» Dataset excerpts:
☆ ☆ ☆ ☆ ☆
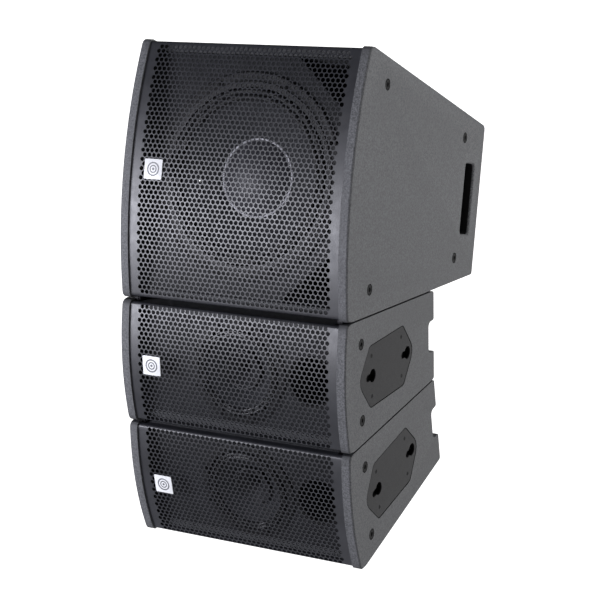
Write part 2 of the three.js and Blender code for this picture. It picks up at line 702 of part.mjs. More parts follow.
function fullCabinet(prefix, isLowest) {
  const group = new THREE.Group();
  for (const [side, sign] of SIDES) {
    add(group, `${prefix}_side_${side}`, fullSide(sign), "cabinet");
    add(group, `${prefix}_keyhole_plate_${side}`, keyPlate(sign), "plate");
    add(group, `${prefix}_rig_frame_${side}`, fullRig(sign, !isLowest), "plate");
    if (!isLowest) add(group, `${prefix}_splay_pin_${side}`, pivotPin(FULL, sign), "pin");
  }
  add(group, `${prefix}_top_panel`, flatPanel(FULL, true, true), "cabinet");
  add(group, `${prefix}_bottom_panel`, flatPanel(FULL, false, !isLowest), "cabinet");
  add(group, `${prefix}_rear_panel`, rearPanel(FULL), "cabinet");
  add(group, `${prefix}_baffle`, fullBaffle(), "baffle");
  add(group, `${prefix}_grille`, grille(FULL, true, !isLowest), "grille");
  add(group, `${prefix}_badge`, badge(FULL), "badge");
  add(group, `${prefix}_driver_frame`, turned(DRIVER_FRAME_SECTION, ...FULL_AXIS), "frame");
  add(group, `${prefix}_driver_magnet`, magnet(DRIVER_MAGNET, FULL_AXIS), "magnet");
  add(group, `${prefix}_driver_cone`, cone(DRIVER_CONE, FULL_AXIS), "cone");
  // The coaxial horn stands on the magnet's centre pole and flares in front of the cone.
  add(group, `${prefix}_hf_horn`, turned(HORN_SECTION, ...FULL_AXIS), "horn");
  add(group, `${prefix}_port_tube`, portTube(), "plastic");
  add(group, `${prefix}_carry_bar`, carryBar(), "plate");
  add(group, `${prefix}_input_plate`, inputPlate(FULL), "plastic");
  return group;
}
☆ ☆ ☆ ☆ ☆
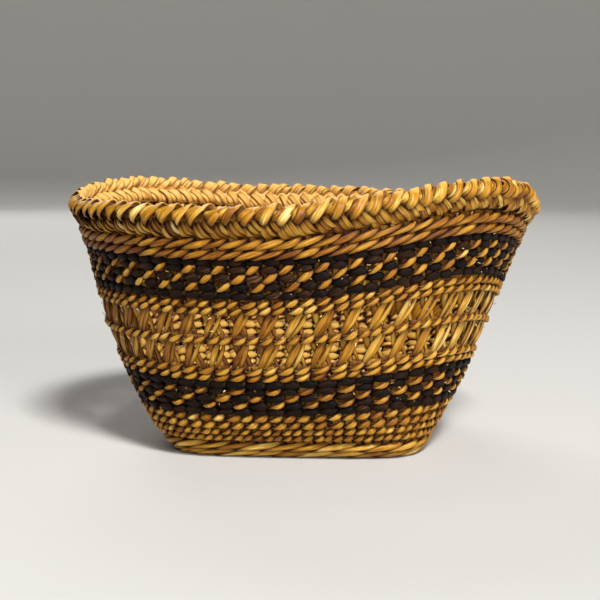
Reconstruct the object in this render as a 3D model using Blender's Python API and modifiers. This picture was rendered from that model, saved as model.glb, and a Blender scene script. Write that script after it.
☆ ☆ ☆ ☆ ☆
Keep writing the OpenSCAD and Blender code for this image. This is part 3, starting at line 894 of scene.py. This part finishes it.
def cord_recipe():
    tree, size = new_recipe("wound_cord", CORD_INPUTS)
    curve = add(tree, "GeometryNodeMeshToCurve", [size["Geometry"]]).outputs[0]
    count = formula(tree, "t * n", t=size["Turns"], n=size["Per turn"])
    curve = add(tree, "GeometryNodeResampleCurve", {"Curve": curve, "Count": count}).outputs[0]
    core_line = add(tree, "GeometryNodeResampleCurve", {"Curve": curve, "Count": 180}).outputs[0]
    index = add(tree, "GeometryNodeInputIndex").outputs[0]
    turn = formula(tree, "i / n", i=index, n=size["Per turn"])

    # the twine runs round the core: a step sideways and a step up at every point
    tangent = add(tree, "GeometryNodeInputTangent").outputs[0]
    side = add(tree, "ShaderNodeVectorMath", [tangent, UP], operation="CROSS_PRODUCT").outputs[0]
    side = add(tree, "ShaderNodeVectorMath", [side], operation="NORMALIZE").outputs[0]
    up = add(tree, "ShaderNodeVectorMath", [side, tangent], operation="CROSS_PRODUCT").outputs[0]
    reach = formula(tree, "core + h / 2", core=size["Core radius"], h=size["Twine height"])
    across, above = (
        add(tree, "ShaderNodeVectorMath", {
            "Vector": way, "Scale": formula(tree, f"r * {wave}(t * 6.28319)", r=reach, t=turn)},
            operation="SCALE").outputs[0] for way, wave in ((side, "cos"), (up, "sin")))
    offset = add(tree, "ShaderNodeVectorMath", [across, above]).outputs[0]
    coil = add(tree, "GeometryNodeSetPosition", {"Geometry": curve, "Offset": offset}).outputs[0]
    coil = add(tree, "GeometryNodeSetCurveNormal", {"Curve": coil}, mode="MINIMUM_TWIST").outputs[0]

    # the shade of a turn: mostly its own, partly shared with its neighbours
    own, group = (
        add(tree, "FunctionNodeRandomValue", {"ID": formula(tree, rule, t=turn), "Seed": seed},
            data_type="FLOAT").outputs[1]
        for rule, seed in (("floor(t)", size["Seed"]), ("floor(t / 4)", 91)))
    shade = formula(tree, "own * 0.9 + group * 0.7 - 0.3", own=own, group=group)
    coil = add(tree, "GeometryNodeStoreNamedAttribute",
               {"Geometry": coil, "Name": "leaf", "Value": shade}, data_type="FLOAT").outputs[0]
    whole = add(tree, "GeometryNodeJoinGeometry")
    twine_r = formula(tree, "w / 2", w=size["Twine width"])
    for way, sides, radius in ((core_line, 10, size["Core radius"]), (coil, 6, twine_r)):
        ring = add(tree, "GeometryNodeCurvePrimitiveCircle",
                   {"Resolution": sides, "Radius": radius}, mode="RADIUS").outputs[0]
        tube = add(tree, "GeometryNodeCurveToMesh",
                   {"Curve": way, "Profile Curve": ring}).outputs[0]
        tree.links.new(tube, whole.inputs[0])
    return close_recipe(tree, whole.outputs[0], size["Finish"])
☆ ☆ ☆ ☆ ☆
What is the number of lines holding the word "code"? State it alone.

» Answer to this exercise: 2